### EXERCISE:
Restate each of the lines given below, word for word.

### PROVIDED MATERIAL:
>> begin

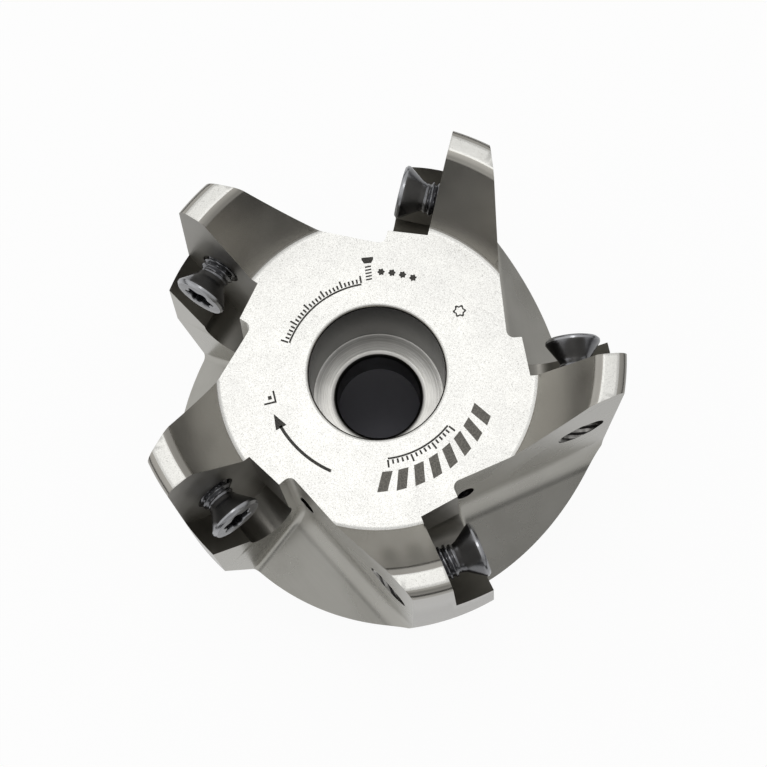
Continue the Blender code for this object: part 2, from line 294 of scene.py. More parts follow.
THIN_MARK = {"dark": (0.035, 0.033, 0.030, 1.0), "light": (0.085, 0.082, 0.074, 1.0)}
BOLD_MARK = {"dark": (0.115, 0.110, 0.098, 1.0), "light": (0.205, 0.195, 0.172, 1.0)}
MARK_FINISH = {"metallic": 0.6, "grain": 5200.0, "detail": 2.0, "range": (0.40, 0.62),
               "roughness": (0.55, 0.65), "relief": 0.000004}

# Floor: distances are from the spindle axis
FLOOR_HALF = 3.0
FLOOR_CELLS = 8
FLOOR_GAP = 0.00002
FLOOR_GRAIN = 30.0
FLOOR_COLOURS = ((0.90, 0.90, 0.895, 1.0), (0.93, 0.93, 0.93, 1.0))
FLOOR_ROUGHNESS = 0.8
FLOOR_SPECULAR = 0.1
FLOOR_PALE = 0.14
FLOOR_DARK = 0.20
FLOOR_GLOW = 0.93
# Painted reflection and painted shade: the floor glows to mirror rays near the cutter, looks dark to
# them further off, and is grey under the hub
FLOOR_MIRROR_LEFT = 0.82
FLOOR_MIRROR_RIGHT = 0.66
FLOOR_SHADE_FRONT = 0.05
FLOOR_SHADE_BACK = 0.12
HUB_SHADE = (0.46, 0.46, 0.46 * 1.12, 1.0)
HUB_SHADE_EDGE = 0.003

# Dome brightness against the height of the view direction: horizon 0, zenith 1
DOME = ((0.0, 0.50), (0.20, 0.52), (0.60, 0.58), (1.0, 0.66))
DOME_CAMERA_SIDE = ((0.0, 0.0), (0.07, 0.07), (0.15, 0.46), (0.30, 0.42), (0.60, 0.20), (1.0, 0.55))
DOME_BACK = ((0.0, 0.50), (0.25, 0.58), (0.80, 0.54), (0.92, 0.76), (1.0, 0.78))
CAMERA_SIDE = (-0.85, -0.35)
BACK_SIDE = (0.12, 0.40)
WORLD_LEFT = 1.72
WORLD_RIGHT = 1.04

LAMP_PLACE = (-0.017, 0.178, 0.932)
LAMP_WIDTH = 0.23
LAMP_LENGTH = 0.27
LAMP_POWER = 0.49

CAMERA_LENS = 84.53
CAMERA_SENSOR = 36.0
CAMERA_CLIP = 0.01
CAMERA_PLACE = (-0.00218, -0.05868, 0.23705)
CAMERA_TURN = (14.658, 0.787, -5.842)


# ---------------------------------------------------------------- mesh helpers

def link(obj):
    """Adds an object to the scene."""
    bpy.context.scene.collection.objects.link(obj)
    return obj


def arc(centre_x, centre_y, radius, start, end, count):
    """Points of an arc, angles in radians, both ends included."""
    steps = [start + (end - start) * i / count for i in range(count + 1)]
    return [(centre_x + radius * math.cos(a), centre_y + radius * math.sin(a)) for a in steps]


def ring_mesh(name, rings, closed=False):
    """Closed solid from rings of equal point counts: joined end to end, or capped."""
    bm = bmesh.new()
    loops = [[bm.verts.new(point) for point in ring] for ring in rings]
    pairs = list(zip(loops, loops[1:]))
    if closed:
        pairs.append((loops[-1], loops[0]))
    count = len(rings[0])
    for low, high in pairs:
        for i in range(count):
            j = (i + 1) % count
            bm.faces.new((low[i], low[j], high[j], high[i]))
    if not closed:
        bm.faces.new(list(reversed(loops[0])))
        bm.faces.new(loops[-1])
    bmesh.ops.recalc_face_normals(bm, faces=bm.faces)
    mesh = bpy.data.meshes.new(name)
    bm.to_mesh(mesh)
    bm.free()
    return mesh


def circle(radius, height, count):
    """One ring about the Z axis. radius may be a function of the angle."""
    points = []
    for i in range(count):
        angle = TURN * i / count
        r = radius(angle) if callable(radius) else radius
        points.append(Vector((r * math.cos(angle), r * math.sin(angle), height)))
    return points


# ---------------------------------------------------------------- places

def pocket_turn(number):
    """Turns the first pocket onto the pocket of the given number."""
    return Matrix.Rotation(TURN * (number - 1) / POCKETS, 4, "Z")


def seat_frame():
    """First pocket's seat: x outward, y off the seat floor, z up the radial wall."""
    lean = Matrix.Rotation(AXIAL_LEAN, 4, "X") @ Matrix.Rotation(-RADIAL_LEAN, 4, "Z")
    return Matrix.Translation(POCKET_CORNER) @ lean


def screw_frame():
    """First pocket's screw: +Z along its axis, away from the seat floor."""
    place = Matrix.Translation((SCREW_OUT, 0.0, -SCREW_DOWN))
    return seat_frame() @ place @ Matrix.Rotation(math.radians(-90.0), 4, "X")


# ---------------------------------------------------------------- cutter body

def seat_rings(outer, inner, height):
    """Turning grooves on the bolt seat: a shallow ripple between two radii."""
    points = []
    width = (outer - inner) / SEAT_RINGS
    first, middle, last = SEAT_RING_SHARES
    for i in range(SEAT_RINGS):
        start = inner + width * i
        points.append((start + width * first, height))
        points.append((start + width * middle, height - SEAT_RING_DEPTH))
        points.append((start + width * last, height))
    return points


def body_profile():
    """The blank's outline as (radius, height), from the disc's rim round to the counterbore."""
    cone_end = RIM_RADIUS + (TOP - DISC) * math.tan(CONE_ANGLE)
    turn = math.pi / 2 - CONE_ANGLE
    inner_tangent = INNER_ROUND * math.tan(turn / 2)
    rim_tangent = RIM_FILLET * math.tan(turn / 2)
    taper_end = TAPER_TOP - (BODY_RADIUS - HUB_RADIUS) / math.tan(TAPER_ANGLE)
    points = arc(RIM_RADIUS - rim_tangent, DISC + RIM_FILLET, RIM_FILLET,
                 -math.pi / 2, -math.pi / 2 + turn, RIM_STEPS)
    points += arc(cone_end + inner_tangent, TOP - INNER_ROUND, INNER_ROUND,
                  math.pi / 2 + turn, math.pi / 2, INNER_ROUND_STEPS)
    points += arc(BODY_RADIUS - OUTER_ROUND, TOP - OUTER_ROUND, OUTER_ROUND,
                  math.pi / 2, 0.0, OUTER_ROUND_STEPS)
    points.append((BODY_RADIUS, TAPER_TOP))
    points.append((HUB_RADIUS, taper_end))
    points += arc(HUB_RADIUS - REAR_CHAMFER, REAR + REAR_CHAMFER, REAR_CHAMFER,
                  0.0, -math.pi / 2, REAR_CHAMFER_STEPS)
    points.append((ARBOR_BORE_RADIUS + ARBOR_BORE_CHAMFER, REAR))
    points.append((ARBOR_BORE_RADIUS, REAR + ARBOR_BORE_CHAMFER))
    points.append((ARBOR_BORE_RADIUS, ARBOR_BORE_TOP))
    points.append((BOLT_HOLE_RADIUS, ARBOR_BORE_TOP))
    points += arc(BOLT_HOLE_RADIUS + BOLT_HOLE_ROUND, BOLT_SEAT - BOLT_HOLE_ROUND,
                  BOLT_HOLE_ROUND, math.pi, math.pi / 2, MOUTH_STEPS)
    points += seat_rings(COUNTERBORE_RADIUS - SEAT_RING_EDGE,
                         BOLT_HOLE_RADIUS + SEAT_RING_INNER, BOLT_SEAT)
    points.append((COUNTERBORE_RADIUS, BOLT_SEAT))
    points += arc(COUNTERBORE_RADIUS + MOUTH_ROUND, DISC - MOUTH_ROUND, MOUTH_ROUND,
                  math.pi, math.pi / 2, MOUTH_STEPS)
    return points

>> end

### OUTPUT OF THE TASK:
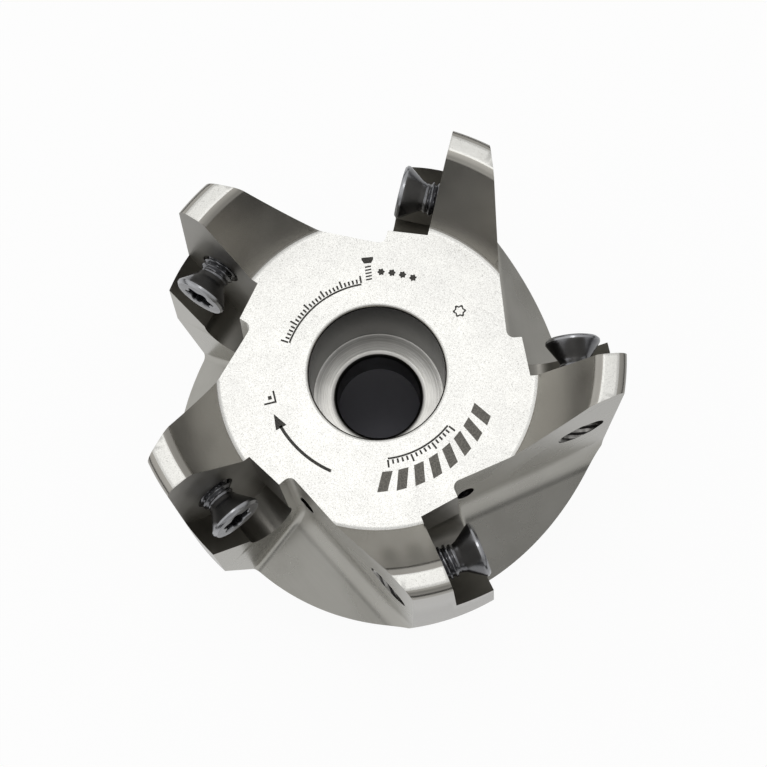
Continue the Blender code for this object: part 2, from line 294 of scene.py. More parts follow.
THIN_MARK = {"dark": (0.035, 0.033, 0.030, 1.0), "light": (0.085, 0.082, 0.074, 1.0)}
BOLD_MARK = {"dark": (0.115, 0.110, 0.098, 1.0), "light": (0.205, 0.195, 0.172, 1.0)}
MARK_FINISH = {"metallic": 0.6, "grain": 5200.0, "detail": 2.0, "range": (0.40, 0.62),
               "roughness": (0.55, 0.65), "relief": 0.000004}

# Floor: distances are from the spindle axis
FLOOR_HALF = 3.0
FLOOR_CELLS = 8
FLOOR_GAP = 0.00002
FLOOR_GRAIN = 30.0
FLOOR_COLOURS = ((0.90, 0.90, 0.895, 1.0), (0.93, 0.93, 0.93, 1.0))
FLOOR_ROUGHNESS = 0.8
FLOOR_SPECULAR = 0.1
FLOOR_PALE = 0.14
FLOOR_DARK = 0.20
FLOOR_GLOW = 0.93
# Painted reflection and painted shade: the floor glows to mirror rays near the cutter, looks dark to
# them further off, and is grey under the hub
FLOOR_MIRROR_LEFT = 0.82
FLOOR_MIRROR_RIGHT = 0.66
FLOOR_SHADE_FRONT = 0.05
FLOOR_SHADE_BACK = 0.12
HUB_SHADE = (0.46, 0.46, 0.46 * 1.12, 1.0)
HUB_SHADE_EDGE = 0.003

# Dome brightness against the height of the view direction: horizon 0, zenith 1
DOME = ((0.0, 0.50), (0.20, 0.52), (0.60, 0.58), (1.0, 0.66))
DOME_CAMERA_SIDE = ((0.0, 0.0), (0.07, 0.07), (0.15, 0.46), (0.30, 0.42), (0.60, 0.20), (1.0, 0.55))
DOME_BACK = ((0.0, 0.50), (0.25, 0.58), (0.80, 0.54), (0.92, 0.76), (1.0, 0.78))
CAMERA_SIDE = (-0.85, -0.35)
BACK_SIDE = (0.12, 0.40)
WORLD_LEFT = 1.72
WORLD_RIGHT = 1.04

LAMP_PLACE = (-0.017, 0.178, 0.932)
LAMP_WIDTH = 0.23
LAMP_LENGTH = 0.27
LAMP_POWER = 0.49

CAMERA_LENS = 84.53
CAMERA_SENSOR = 36.0
CAMERA_CLIP = 0.01
CAMERA_PLACE = (-0.00218, -0.05868, 0.23705)
CAMERA_TURN = (14.658, 0.787, -5.842)


# ---------------------------------------------------------------- mesh helpers

def link(obj):
    """Adds an object to the scene."""
    bpy.context.scene.collection.objects.link(obj)
    return obj


def arc(centre_x, centre_y, radius, start, end, count):
    """Points of an arc, angles in radians, both ends included."""
    steps = [start + (end - start) * i / count for i in range(count + 1)]
    return [(centre_x + radius * math.cos(a), centre_y + radius * math.sin(a)) for a in steps]


def ring_mesh(name, rings, closed=False):
    """Closed solid from rings of equal point counts: joined end to end, or capped."""
    bm = bmesh.new()
    loops = [[bm.verts.new(point) for point in ring] for ring in rings]
    pairs = list(zip(loops, loops[1:]))
    if closed:
        pairs.append((loops[-1], loops[0]))
    count = len(rings[0])
    for low, high in pairs:
        for i in range(count):
            j = (i + 1) % count
            bm.faces.new((low[i], low[j], high[j], high[i]))
    if not closed:
        bm.faces.new(list(reversed(loops[0])))
        bm.faces.new(loops[-1])
    bmesh.ops.recalc_face_normals(bm, faces=bm.faces)
    mesh = bpy.data.meshes.new(name)
    bm.to_mesh(mesh)
    bm.free()
    return mesh


def circle(radius, height, count):
    """One ring about the Z axis. radius may be a function of the angle."""
    points = []
    for i in range(count):
        angle = TURN * i / count
        r = radius(angle) if callable(radius) else radius
        points.append(Vector((r * math.cos(angle), r * math.sin(angle), height)))
    return points


# ---------------------------------------------------------------- places

def pocket_turn(number):
    """Turns the first pocket onto the pocket of the given number."""
    return Matrix.Rotation(TURN * (number - 1) / POCKETS, 4, "Z")


def seat_frame():
    """First pocket's seat: x outward, y off the seat floor, z up the radial wall."""
    lean = Matrix.Rotation(AXIAL_LEAN, 4, "X") @ Matrix.Rotation(-RADIAL_LEAN, 4, "Z")
    return Matrix.Translation(POCKET_CORNER) @ lean


def screw_frame():
    """First pocket's screw: +Z along its axis, away from the seat floor."""
    place = Matrix.Translation((SCREW_OUT, 0.0, -SCREW_DOWN))
    return seat_frame() @ place @ Matrix.Rotation(math.radians(-90.0), 4, "X")


# ---------------------------------------------------------------- cutter body

def seat_rings(outer, inner, height):
    """Turning grooves on the bolt seat: a shallow ripple between two radii."""
    points = []
    width = (outer - inner) / SEAT_RINGS
    first, middle, last = SEAT_RING_SHARES
    for i in range(SEAT_RINGS):
        start = inner + width * i
        points.append((start + width * first, height))
        points.append((start + width * middle, height - SEAT_RING_DEPTH))
        points.append((start + width * last, height))
    return points


def body_profile():
    """The blank's outline as (radius, height), from the disc's rim round to the counterbore."""
    cone_end = RIM_RADIUS + (TOP - DISC) * math.tan(CONE_ANGLE)
    turn = math.pi / 2 - CONE_ANGLE
    inner_tangent = INNER_ROUND * math.tan(turn / 2)
    rim_tangent = RIM_FILLET * math.tan(turn / 2)
    taper_end = TAPER_TOP - (BODY_RADIUS - HUB_RADIUS) / math.tan(TAPER_ANGLE)
    points = arc(RIM_RADIUS - rim_tangent, DISC + RIM_FILLET, RIM_FILLET,
                 -math.pi / 2, -math.pi / 2 + turn, RIM_STEPS)
    points += arc(cone_end + inner_tangent, TOP - INNER_ROUND, INNER_ROUND,
                  math.pi / 2 + turn, math.pi / 2, INNER_ROUND_STEPS)
    points += arc(BODY_RADIUS - OUTER_ROUND, TOP - OUTER_ROUND, OUTER_ROUND,
                  math.pi / 2, 0.0, OUTER_ROUND_STEPS)
    points.append((BODY_RADIUS, TAPER_TOP))
    points.append((HUB_RADIUS, taper_end))
    points += arc(HUB_RADIUS - REAR_CHAMFER, REAR + REAR_CHAMFER, REAR_CHAMFER,
                  0.0, -math.pi / 2, REAR_CHAMFER_STEPS)
    points.append((ARBOR_BORE_RADIUS + ARBOR_BORE_CHAMFER, REAR))
    points.append((ARBOR_BORE_RADIUS, REAR + ARBOR_BORE_CHAMFER))
    points.append((ARBOR_BORE_RADIUS, ARBOR_BORE_TOP))
    points.append((BOLT_HOLE_RADIUS, ARBOR_BORE_TOP))
    points += arc(BOLT_HOLE_RADIUS + BOLT_HOLE_ROUND, BOLT_SEAT - BOLT_HOLE_ROUND,
                  BOLT_HOLE_ROUND, math.pi, math.pi / 2, MOUTH_STEPS)
    points += seat_rings(COUNTERBORE_RADIUS - SEAT_RING_EDGE,
                         BOLT_HOLE_RADIUS + SEAT_RING_INNER, BOLT_SEAT)
    points.append((COUNTERBORE_RADIUS, BOLT_SEAT))
    points += arc(COUNTERBORE_RADIUS + MOUTH_ROUND, DISC - MOUTH_ROUND, MOUTH_ROUND,
                  math.pi, math.pi / 2, MOUTH_STEPS)
    return points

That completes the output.